The cold truth of welfare reform
Welfare as we knew it was drastically changed in 1996. The program is now known as TANF, Temporary Assistance for Needy Families, which reflects its new, temporary nature. Under TANF, poor families are subject to a lifetime limit of five years of cash assistance.
California’s TANF program is called “Cal-WORKS,” with the “WORKS” in capital letters for a reason. All able-bodied adults on TANF must work at least 32 hours a week, paid or unpaid, to be eligible to receive benefits. That’s just one of dozens of requirements that single moms—the overwhelming majority of adults who receive TANF—must meet to receive aid.
They must also be fingerprinted and photographed. Their kids must be immunized and must attend school regularly. They must cooperate in establishing paternity and pursuing child support collection. They must report virtually all income they receive within days of receiving it, and on and on. If they fail to do any one of these things, they are cut off—and sometimes much worse. Should they fail to report income or other facts that affect their benefit level, in Butte County they will likely be arrested and prosecuted for felony welfare fraud and perjury.
Next January approximately 100,000 poor families in California will face their lifetime limit on welfare benefits. In California, “just” the adults in a family are cut off when they reach the limit. But the economic consequences to the kids are devastating when the adults in the household are cut off. After a decade of budget axing, the benefits are breathtakingly low now. The maximum monthly aid payment for a poor Butte County mother with one child is $521. (Remember that mom has to participate in 32 hours of work activities per week to get that amount.) If the mother is sanctioned or cut off for any one of a myriad of reasons, the maximum aid benefit for her one child plummets to $319 per month.

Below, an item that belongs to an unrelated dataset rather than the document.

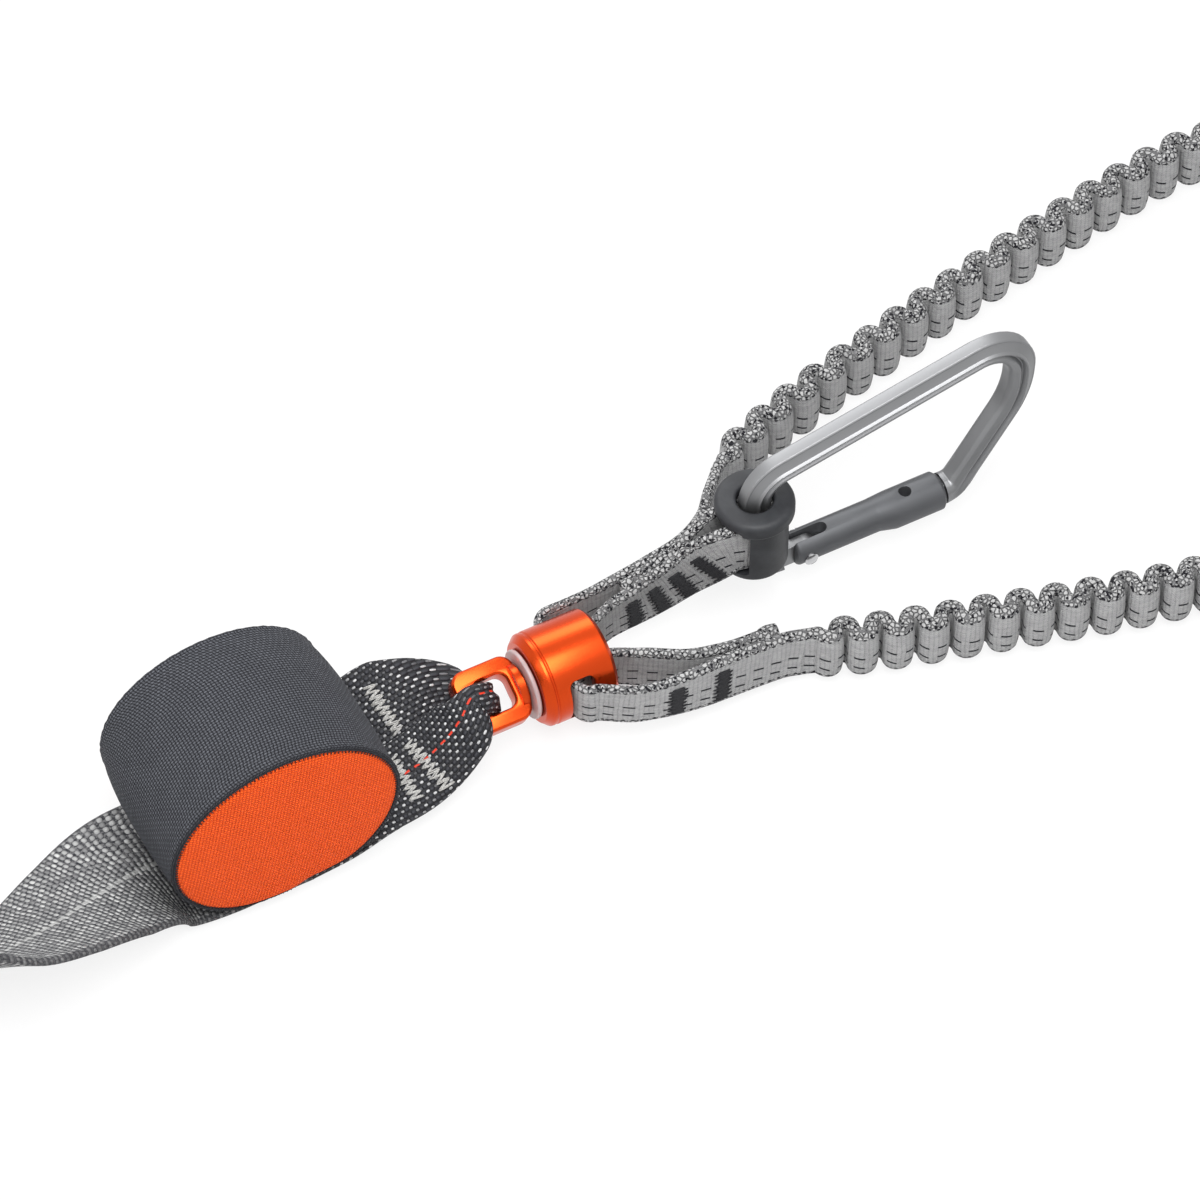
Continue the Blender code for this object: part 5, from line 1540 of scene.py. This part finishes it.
def connector(prefix, corners, radii, hinge, nose, matrix, bodies):
    """Frame, gate and rivet of one carabiner or end connector."""
    frame_body, gate_body = bodies
    x, z = hinge
    lug = HINGE_LUG / 2
    lug_start = corners[0][0] - LUG_OVERLAP
    parts = (
        bar_mesh(corners, radii, matrix),
        box_mesh((lug_start, -lug, z - LUG_RADIUS), (x, lug, z + LUG_RADIUS), matrix, LUG_EASE),
        pin_mesh(LUG_RADIUS, x, z, lug, matrix, 0.2),
        box_mesh(
            (nose - TONGUE_BACK, -TONGUE_HALF_DEPTH, z - TONGUE_HALF_HEIGHT),
            (nose + TONGUE_AHEAD, TONGUE_HALF_DEPTH, z + TONGUE_HALF_HEIGHT),
            matrix,
            TONGUE_EASE,
        ),
    )
    mesh = joined_meshes(parts, f"{prefix}_bar")
    add_piece(f"{prefix}_bar", mesh, SILVER, frame_body, (f"{prefix}_frame",), smooth=40)

    level = matrix @ moved(z=z)
    blank, start, end = gate_mesh(x, nose)
    blank.transform(level)
    fork = lug + FORK_GAP
    fork_end = x + FORK_LENGTH - fork
    through = ((0, CUTTER_HALF), (fork, CUTTER_HALF), (fork, -CUTTER_HALF), (0, -CUTTER_HALF))
    above = ((0, CUTTER_HALF), (GATE_HOLE_RADIUS, CUTTER_HALF), (GATE_HOLE_RADIUS, 0), (0, 0))
    slot_low = (end - GATE_SLOT_LENGTH, -GATE_SLOT_HALF_DEPTH, -CUTTER_HALF)
    cutters = (
        box_mesh((start - 2, -fork, -CUTTER_HALF), (fork_end, fork, CUTTER_HALF), level),
        lathe_mesh(through, level @ moved(fork_end), 24),
        box_mesh(slot_low, (end + 2, GATE_SLOT_HALF_DEPTH, GATE_SLOT_TOP), level),
        lathe_mesh(above, level @ moved(end - GATE_HOLE_BACK), 24),
    )
    mesh = cut_mesh(blank, cutters, 0.18, 2, 48)
    add_piece(f"{prefix}_tube", mesh, GREY_METAL, gate_body, (f"{prefix}_gate",), smooth=40)

    mesh = pin_mesh(PIN_RADIUS, x, z, GATE_NECK_RADIUS + PIN_PROUD, matrix, PIN_DOME)
    add_piece(f"{prefix}_pin", mesh, STEEL, frame_body, (f"{prefix}_rivet",), smooth=40)


def keeper(prefix, matrix, body):
    """A rubber boot on the end bar: a thick collar over a sleeve with a mouth for the webbing."""
    top = KEEPER_HALF_HEIGHT
    shoulder = top - KEEPER_COLLAR_HEIGHT
    outline = (
        (KEEPER_BORE_RADIUS, top, 0.9),
        (KEEPER_COLLAR_RADIUS, top, 1.7),
        (KEEPER_COLLAR_RADIUS, shoulder - 0.4, 1.1),
        (KEEPER_RADIUS, shoulder - 1.9, 0.9),
        (KEEPER_RADIUS + 0.1, -top, 1.8),
        (KEEPER_BORE_RADIUS, -top, 0.6),
    )
    blank = lathe_mesh(rounded_profile(outline, 6), matrix, 64)
    half = BAND_WIDTH / 2 + GAP * 2
    radius = KEEPER_CAVITY_RADIUS
    cavity = lathe_mesh(((0, half), (radius, half), (radius, -half), (0, -half)), matrix)
    reach = KEEPER_COLLAR_RADIUS + CUTTER_REACH
    mouth_end = (0, radius, half - KEEPER_MOUTH_STEP)
    mouth = box_mesh((-reach, -radius, -half), mouth_end, matrix, KEEPER_MOUTH_CORNER)
    mesh = cut_mesh(blank, (cavity, mouth), 0.45, 3, 50)
    add_piece(f"{prefix}_boot", mesh, RUBBER, body, (f"{prefix}_keeper",), smooth=45)


def leash():
    x, level = LEASH_HINGE
    corners = ((x - BAR_TO_HINGE, level), (0, level), *LEASH_CORNERS, (LEASH_NOSE, level))
    place = moved(*LEASH_BAR)
    bodies = ("leash_carabiner", "leash_gate")
    connector("leash", corners, LEASH_RADII, LEASH_HINGE, LEASH_NOSE, place, bodies)
    keeper("leash", place @ moved(z=LEASH_KEEPER_HEIGHT), "swivel")


def lever(prefix, matrix, body):
    """A channel that straddles the spine, with an ear on each side for its pin."""
    inner, outer = LEVER_INNER, LEVER_OUTER
    low, high = LEVER_TOP - LEVER_WALL, LEVER_TOP
    start, end = LEVER_PIN - EAR_HALF_LENGTH, LEVER_PIN + LEVER_LENGTH
    ear_end = LEVER_PIN + EAR_HALF_LENGTH
    bottom, side_bottom = high - LEVER_BLANK_HEIGHT, high - LEVER_SIDE_HEIGHT
    shell = box_mesh((start, -outer, bottom), (end, outer, high), matrix, LEVER_CORNER, 4)
    cutters = [
        box_mesh((start - 2, -inner, -CUTTER_HALF), (end + 2, inner, low), matrix),
        box_mesh((ear_end, -outer - 2, -CUTTER_HALF), (end + 2, outer + 2, side_bottom), matrix),
    ]
    for k in range(GRIP_COUNT):
        x = GRIP_START + GRIP_PITCH * k
        grip_end = (x + GRIP_LENGTH, outer + 1, high + 1)
        cutters.append(box_mesh((x, -outer - 1, high - GRIP_DEPTH), grip_end, matrix, GRIP_EASE))
    parts = [cut_mesh(shell, cutters, 0.2, 2, 45)]
    for near, far in ((inner, outer), (-outer, -inner)):
        parts.append(box_mesh((start, near, EAR_BOTTOM), (ear_end, far, low), matrix, EAR_CORNER))
    name = f"{prefix}_lever_shell"
    mesh = joined_meshes(parts, name)
    add_piece(name, mesh, GREY_METAL, body, (f"{prefix}_lever",), smooth=40)


def end_loop(prefix, start, bar):
    """On edge at the arm, a quarter twist, then round the connector's bar and back along itself."""
    pitch = BAND_THICKNESS + END_LAYER_GAP
    split = bar.x - END_SPLIT_LENGTH
    first = start.x + GAP
    steps = 28
    out_leg, back_leg = [], []
    for i in range(steps + 1):
        x = first + (bar.x - first) * i / steps
        roll = math.pi / 2 * clipped(1 - (x - first) / (END_TWIST_LENGTH - GAP))
        across = (0, math.cos(roll), math.sin(roll))
        normal = np.array((0, -math.sin(roll), math.cos(roll)))
        opened = eased((x - split) / (bar.x - split))
        guide = np.array((x, start.y, bar.z))
        out_leg.append((guide + normal * WRAP_RADIUS * opened, across))
        back_leg.append((guide - normal * (pitch + (WRAP_RADIUS - pitch) * opened), across))
    wrap = arc((bar.x, bar.z), WRAP_RADIUS, 90, -90, 16)[1:-1]
    turn = [((x, bar.y, z), (0, 1, 0)) for x, z in wrap]
    points, across = zip(*out_leg, *turn, *reversed(back_leg[4:]))
    mesh = Strap(points, np.array(across), BAND_WIDTH, BAND_THICKNESS, BAND_WIDTH).mesh()
    add_piece(f"{prefix}_loop_band", mesh, BAND, f"{prefix}_end", (f"{prefix}_end_loop",))


def arm_end(prefix, route, side):
    last = Vector((*route[-1], END_BAR_HEIGHT))
    bar = last + Vector((END_LOOP_LENGTH, 0, 0))
    end_loop(prefix, last, bar)
    lay_flat = turned(END_TILT, "Y") @ turned(-side * math.pi / 2, "X")
    matrix = moved(bar.x, bar.y - side * END_STRAP_CENTRE, bar.z) @ lay_flat
    x, level = END_HINGE
    corners = ((x - BAR_TO_HINGE, level), (0, level), *END_CORNERS, (END_NOSE, level))
    body = f"{prefix}_connector"
    connector(prefix, corners, END_RADII, END_HINGE, END_NOSE, matrix, (body, f"{body}_gate"))
    slope = math.atan2(END_SHOULDER - END_SPINE_SIDE, END_TIP_REACH)
    spine = matrix @ moved(z=END_SPINE_SIDE) @ turned(-slope, "Y")
    lever(prefix, spine, f"{body}_lever")
    pin = pin_mesh(PIN_RADIUS, LEVER_PIN, 0, LEVER_OUTER + PIN_PROUD, spine, PIN_DOME)
    add_piece(f"{prefix}_lever_rivet", pin, STEEL, body, (f"{prefix}_lever_pin",), smooth=40)
    keeper(prefix, matrix @ moved(z=END_STRAP_CENTRE), f"{prefix}_end")


HIDDEN_NODE_MATERIALS = {
    "tear_pack": BLACK_WEBBING,
    "thrust_washer": STEEL,
    "stem_nut": STEEL,
    "leash_plunger": STEEL,
    "upper_plunger": STEEL,
    "lower_plunger": STEEL,
}


def dress_hidden_nodes():
    for node, mat in HIDDEN_NODE_MATERIALS.items():
        for slot in bpy.data.objects[node].material_slots:
            slot.material = mat


# Zigzag tacks on the black webbing: name, x, offset, run, swing, teeth and lean
BACK_LEG_TACKS = (("tack_back_leg", 44, 7.2, 16, 3.6, 9, 0.05),)
FRONT_LEG_TACKS = (
    ("tack_front_leg_inner", 45.4, -1, 34, 3.7, 9, 0.02),
    ("tack_front_leg_outer", 38.9, 0, 27, 3.6, 8, -0.02),
)

# Bar tacks on the bands: x of each, then run, reach, offset and the side of this y
LEASH_TACKS = (112.4, 119, 125.5, 132)
LEASH_TACK_SIZES = (10.6, 4.0, -1.2, 9.5)
ARM_TACKS = (109.5, 122)
ARM_TACK_SIZES = (10.6, 4.4, -0.9, -18.8)


def leg_tacks(strap, turn_at, back):
    """The zigzag tacks on one leg of the black webbing."""
    leg = slice(0, turn_at) if back else slice(None, turn_at - 1, -1)
    side = 1 if strap.normal[5 if back else -5, 2] > 0 else -1
    for name, x, *sizes, lean in BACK_LEG_TACKS if back else FRONT_LEG_TACKS:
        centre = float(np.interp(x, strap.points[leg, 0], strap.lengths[leg]))
        zigzag_tack(name, strap, centre, *sizes, side, lean)


def band_tacks(name, strap, places, sizes):
    run, reach, offset, limit = sizes
    for k, x in enumerate(places):
        near = (abs(strap.points[:, 0] - x) < 0.5) & (strap.points[:, 1] < limit)
        at = int(np.argmax(near))
        side = -1 if strap.normal[at, 1] > 0 else 1
        block_tack(f"{name}_{k + 1}", strap, strap.lengths[at], run, reach, side, offset)


def main():
    add_camera()
    add_stage()
    arm("upper", UPPER_ARM_ROUTE, UPPER_ARM_PITCH)
    arm("lower", LOWER_ARM_ROUTE, LOWER_ARM_PITCH)
    pouch_band()
    pouch_panel("front_panel_cloth", -1, "pouch_front_panel")
    pouch_panel("back_panel_cloth", 1, "pouch_back_panel")
    seam_ticks()
    tie_in()
    strap, turn_at = black_webbing()
    leg_tacks(strap, turn_at, True)
    leg_tacks(strap, turn_at, False)
    swivel_eye()
    washer()
    barrel()
    upper = upper_band()
    lower = lower_band()
    band_tacks("leash_tack", upper, LEASH_TACKS, LEASH_TACK_SIZES)
    band_tacks("arm_tack", lower, ARM_TACKS, ARM_TACK_SIZES)
    leash()
    arm_end("upper", UPPER_ARM_ROUTE, 1)
    arm_end("lower", LOWER_ARM_ROUTE, -1)
    dress_hidden_nodes()
    bpy.context.scene.view_settings.view_transform = "Standard"


main()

Dramatic reductions in welfare rolls in the last several years compel some basic questions about this phenomenon. Why are people leaving the welfare rolls, and should the ultimate goal of welfare reform be caseload reduction or childhood poverty reduction? In September 2001, 35 parents in Butte County left welfare because they became employed. But, in that same month, more than five times as many poor families in Butte County lost welfare benefits because of punitive sanctions or paperwork errors.
A study of the statistics done by Wider Opportunities for Women shows that, in 2000, only 28 percent of CalWORKS parents in a “work first” program were able to find employment. And those who did were paid only $6.88 an hour—far below the 2000 Self-Sufficiency Standard of $12.72 an hour for a single mom with two kids in Butte County.
Feb. 22 at the Welfare Reform Town Hall Meeting, the people who can give us the most personal analysis of the effects of welfare reform, parents on aid, will tell Rep. Wally Herger, chairman of the congressional subcommittee for reauthorizing welfare reform, and a panel of other Northstate policymakers what life under welfare "reform" is like and what is needed to succeed in pulling themselves and their families out of desperate poverty.